The Pacific coast of South America is a bit like a medieval castle surrounded by a moat. The “castle” is the Andes Mountains, which hug the coast. And the “moat” is the Peru-Chile Trench -- a gash in the ocean floor that’s miles deep.
Castle and moat were built by the motions of two of the plates that make up Earth’s crust. The Nazca Plate, which makes up part of the floor of the Pacific Ocean, is sliding under the South American Plate, which makes up most of the continent.
The Peru-Chile Trench marks the boundary between the two -- the zone where the Nazca Plate disappears. The trench is about 3700 miles long and averages about 40 miles wide. Its deepest spot, known as Richards Deep, bottoms out at a depth of more than five miles.

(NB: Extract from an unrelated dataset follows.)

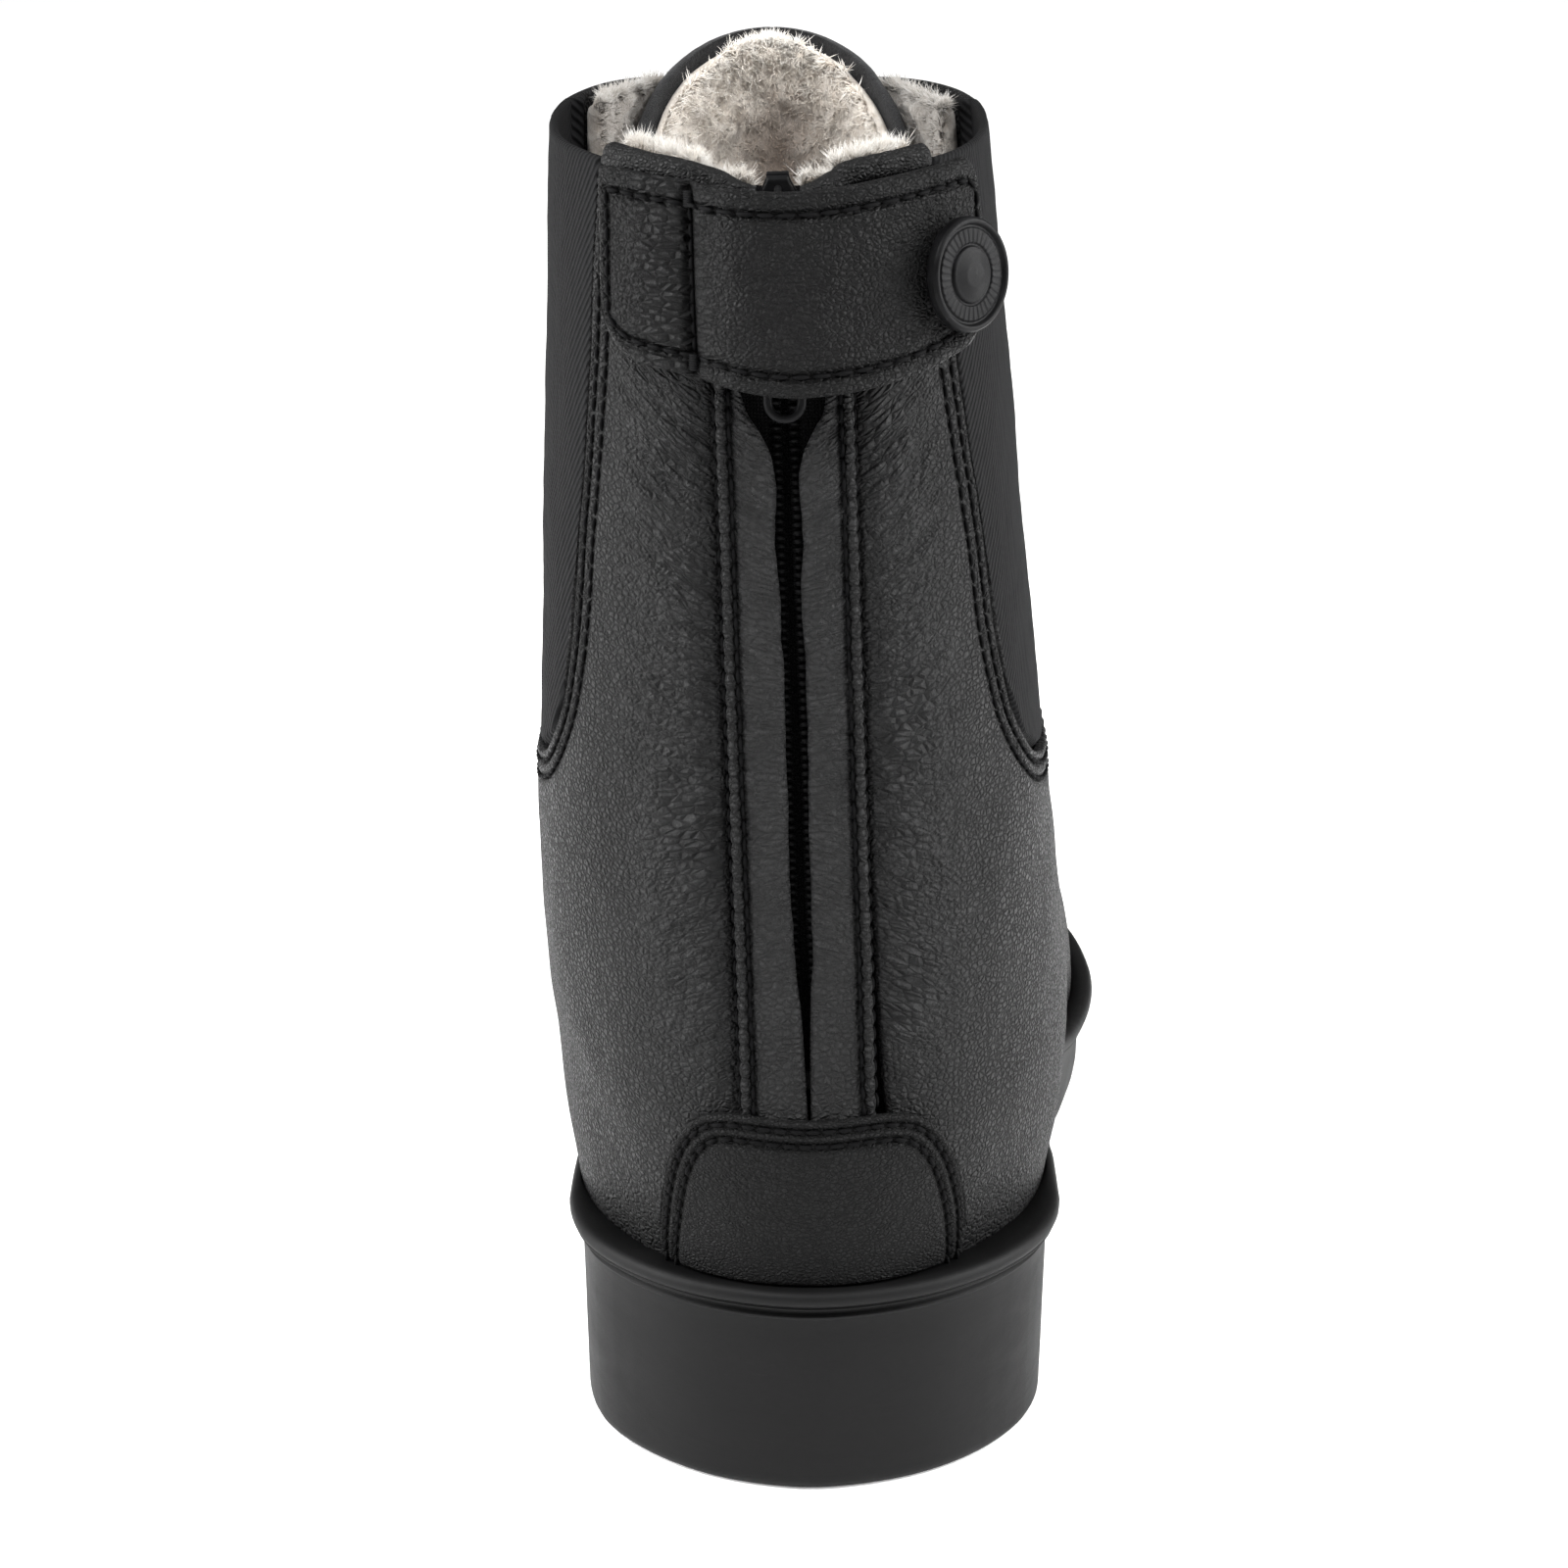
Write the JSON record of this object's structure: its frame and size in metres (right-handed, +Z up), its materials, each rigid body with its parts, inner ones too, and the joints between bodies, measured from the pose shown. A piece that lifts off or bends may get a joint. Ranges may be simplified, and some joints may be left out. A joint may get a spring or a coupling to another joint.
{
  "type": "riding ankle boot",
  "caption": "Right winter riding ankle boot: leather upper, back zip under a snap strap, elastic side gussets, tongue and eyelet front, fleece lining, welted rubber sole with block heel.",
  "frame": {"origin": "on the ground under the middle of the heel", "axes": "+X outer (lateral) side, +Y toe, +Z up"},
  "size_m": [0.1027, 0.289, 0.2056],
  "materials": {
    "leather": "fine pebbled full grain, satin",
    "binding_leather": "smooth rolled binding, satin",
    "rubber": "smooth moulded, satin",
    "elastic": "ribbed elastic webbing, matte",
    "fleece": "short wool pile, matte",
    "felt": "matte felt",
    "zip_tape": "woven tape, matte",
    "zip_plastic": "moulded coil, semi-matte",
    "dark_metal": "blackened, satin",
    "insole_board": "fibre board, matte",
    "shank_steel": "plain"
  },
  "bodies": {
    "boot": {"outsole": "rubber", "welt": "rubber", "insole_board": "insole_board", "shank": "shank_steel", "footbed": "fleece", "quarter_medial": "leather", "quarter_lateral": "leather", "gusset_medial": "elastic", "gusset_lateral": "elastic", "facing_medial": "leather", "facing_lateral": "leather", "lining_quarter_medial": "fleece", "lining_quarter_lateral": "fleece", "lining_facing_medial": "fleece", "lining_facing_lateral": "fleece", "vamp": "leather", "toe_cap": "leather", "lining_vamp": "fleece", "lining_toe": "fleece", "toe_puff": "felt", "heel_counter": "felt", "heel_patch": "leather", "collar_binding_medial": "binding_leather", "collar_binding_lateral": "binding_leather", "zip_guard_medial": "leather", "zip_guard_lateral": "leather", "zip_tape_medial": "zip_tape", "zip_tape_lateral": "zip_tape", "zip_teeth_medial": "zip_plastic", "zip_teeth_lateral": "zip_plastic", "zip_bottom_stop": "dark_metal", "strap_anchor": "leather", "snap_stud": "dark_metal", "eyelet_medial_1": "dark_metal", "eyelet_medial_2": "dark_metal", "eyelet_medial_3": "dark_metal", "eyelet_medial_4": "dark_metal", "eyelet_medial_5": "dark_metal", "eyelet_lateral_1": "dark_metal", "eyelet_lateral_2": "dark_metal", "eyelet_lateral_3": "dark_metal", "eyelet_lateral_4": "dark_metal", "eyelet_lateral_5": "dark_metal"},
    "strap": {"strap": "leather", "snap_cap": "dark_metal", "snap_socket": "dark_metal"},
    "slider": {"zip_slider": "dark_metal"},
    "pull": {"zip_pull": "dark_metal"},
    "tongue": {"tongue": "felt", "tongue_lining": "fleece"}
  },
  "joints": [
    {"name": "strap_swing", "type": "hinge", "parent": "boot", "child": "strap", "pos_m": [-0.01616, -0.03531, 0.16845], "axis": [0.036, -0.0686, -0.997], "range_deg": [0, 110]},
    {"name": "zip_slide", "type": "slide", "parent": "boot", "child": "slider", "axis": [0.0345, -0.0632, -0.9974], "range_m": [0, 0.098]},
    {"name": "zip_pull_swing", "type": "hinge", "parent": "slider", "child": "pull", "pos_m": [-0.00448, -0.03374, 0.19157], "axis": [-0.9994, -0.0022, -0.0344], "range_deg": [0, 5]},
    {"name": "tongue_tilt", "type": "hinge", "parent": "boot", "child": "tongue", "pos_m": [-0.0016, 0.078, 0.0875], "axis": [1, 0, 0], "range_deg": [0, 14]}
  ]
}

The motions of the two plates are a bit herky-jerky. As Nazca slides eastward at a couple of inches per year, it scrunches up the edge of South America, forming the Andes. It also scrunches up sediments in the trench, “cementing” them to the edge of the South American Plate.
The Nazca Plate sometimes sticks a bit, then releases with a massive jolt. That creates powerful earthquakes. In fact, the strongest quake ever recorded, in 1960, was centered along the Peru-Chile Trench.
That quake caused massive damage in Chile. It also created a tsunami that raced across the Pacific Ocean. It killed hundreds in Chile, and hundreds more elsewhere -- destruction caused by the continued building of South America’s moat and castle.